>> Begin
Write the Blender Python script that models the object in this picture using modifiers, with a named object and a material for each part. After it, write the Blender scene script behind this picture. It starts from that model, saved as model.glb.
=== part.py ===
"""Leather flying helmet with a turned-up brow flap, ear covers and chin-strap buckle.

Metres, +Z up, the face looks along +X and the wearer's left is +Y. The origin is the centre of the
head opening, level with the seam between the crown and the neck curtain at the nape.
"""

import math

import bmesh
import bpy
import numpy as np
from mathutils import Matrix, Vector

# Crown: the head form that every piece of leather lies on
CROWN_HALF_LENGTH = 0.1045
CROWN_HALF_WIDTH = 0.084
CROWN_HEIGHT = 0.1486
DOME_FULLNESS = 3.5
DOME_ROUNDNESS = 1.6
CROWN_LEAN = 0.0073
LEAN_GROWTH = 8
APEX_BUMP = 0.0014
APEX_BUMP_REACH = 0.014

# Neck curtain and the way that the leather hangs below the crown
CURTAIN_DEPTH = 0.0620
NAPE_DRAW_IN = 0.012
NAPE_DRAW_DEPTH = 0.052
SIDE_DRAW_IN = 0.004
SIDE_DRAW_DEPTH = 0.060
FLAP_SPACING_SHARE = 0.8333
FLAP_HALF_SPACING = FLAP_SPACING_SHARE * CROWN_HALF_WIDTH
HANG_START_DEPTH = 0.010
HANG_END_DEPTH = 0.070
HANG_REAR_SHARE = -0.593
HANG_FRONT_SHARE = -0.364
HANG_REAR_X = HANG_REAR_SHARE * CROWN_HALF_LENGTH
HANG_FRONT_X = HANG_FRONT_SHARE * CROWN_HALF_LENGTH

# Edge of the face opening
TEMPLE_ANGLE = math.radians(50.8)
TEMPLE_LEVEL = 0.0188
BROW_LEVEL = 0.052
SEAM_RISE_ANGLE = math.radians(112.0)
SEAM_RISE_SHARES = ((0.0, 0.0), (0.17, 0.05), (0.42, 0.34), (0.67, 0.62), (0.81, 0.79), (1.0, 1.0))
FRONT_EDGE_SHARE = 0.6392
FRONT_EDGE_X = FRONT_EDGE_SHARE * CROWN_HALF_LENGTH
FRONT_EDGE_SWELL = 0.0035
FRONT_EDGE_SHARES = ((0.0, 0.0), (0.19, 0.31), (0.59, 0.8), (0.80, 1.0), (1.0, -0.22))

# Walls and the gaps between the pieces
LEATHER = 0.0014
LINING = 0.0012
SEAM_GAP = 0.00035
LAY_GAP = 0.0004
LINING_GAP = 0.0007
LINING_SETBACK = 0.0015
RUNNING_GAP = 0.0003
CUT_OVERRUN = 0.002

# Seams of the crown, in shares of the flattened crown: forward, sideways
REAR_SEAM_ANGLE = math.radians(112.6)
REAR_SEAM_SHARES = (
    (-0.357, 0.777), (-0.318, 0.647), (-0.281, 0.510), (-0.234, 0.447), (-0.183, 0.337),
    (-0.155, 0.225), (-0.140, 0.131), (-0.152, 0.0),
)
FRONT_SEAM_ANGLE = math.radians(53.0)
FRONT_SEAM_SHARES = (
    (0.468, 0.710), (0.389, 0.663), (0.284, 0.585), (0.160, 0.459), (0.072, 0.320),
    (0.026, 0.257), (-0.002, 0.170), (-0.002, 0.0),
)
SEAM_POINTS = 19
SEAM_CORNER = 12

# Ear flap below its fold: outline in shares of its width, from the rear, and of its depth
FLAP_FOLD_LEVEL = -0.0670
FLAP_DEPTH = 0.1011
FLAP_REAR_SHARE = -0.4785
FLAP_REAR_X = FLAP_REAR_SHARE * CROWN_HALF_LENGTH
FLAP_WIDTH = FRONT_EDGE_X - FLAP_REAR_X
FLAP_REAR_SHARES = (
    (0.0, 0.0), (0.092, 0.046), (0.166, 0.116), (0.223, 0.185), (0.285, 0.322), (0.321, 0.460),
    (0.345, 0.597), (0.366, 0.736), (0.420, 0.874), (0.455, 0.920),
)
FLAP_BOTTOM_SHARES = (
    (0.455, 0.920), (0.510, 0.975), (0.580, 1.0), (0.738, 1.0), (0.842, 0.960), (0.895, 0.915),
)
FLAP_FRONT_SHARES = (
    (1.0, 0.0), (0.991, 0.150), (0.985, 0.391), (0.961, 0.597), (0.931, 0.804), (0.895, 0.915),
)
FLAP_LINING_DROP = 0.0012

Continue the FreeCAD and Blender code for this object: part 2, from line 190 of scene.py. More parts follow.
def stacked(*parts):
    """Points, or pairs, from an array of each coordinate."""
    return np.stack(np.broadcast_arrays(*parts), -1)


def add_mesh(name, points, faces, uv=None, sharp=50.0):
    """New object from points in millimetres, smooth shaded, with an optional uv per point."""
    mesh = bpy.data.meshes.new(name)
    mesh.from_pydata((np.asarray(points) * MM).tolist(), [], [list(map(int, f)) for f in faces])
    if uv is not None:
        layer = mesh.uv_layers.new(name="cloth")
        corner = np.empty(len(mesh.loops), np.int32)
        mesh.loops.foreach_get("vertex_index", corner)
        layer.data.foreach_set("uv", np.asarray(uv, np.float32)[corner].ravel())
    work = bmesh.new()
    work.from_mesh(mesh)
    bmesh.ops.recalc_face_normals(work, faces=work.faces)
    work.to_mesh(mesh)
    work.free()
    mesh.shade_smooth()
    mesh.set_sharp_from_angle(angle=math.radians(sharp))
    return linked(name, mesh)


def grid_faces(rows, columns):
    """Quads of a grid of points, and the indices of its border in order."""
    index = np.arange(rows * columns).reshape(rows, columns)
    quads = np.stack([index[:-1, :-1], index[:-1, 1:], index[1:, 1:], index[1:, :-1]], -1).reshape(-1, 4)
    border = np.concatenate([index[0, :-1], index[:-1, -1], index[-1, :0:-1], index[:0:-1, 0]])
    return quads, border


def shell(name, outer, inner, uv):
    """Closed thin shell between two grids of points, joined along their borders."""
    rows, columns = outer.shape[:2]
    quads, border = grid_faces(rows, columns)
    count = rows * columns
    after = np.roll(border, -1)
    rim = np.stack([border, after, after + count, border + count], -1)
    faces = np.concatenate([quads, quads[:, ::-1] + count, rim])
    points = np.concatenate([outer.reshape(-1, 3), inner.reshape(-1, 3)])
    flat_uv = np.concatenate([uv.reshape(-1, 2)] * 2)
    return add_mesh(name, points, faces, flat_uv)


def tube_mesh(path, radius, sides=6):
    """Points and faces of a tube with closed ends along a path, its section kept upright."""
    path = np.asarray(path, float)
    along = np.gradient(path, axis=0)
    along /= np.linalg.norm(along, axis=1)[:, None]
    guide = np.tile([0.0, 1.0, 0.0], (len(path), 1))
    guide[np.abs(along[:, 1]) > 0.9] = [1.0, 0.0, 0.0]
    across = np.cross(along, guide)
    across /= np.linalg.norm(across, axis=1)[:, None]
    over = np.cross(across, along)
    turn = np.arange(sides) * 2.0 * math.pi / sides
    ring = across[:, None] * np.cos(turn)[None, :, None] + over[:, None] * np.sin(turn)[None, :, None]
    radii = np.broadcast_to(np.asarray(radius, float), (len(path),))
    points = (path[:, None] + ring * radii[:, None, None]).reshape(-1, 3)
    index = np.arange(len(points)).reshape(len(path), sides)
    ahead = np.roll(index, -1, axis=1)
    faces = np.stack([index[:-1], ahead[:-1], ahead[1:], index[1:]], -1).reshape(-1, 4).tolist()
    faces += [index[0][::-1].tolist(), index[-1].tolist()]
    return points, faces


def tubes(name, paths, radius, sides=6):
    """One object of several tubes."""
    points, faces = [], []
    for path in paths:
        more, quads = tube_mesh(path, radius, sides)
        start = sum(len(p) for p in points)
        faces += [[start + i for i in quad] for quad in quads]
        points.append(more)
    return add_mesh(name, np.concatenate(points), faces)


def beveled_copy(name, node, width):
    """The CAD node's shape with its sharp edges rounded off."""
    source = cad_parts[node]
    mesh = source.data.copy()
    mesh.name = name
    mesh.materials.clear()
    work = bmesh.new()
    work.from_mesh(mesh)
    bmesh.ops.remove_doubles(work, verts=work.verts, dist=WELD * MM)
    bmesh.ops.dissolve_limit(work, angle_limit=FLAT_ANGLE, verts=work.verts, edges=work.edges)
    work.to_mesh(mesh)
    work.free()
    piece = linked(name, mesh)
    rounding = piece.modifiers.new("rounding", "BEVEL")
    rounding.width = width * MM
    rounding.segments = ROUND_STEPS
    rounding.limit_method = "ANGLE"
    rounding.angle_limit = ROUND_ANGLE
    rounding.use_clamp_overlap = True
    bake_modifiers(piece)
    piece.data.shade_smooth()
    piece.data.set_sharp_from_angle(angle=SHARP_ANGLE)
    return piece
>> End
(WRITTEN REQUEST): From the entries above, collect every line with the string "that" in it.

(RESULT OF THE EXERCISE):
Write the Blender Python script that models the object in this picture using modifiers, with a named object and a material for each part. After it, write the Blender scene script behind this picture. It starts from that model, saved as model.glb.
# Crown: the head form that every piece of leather lies on
# Neck curtain and the way that the leather hangs below the crown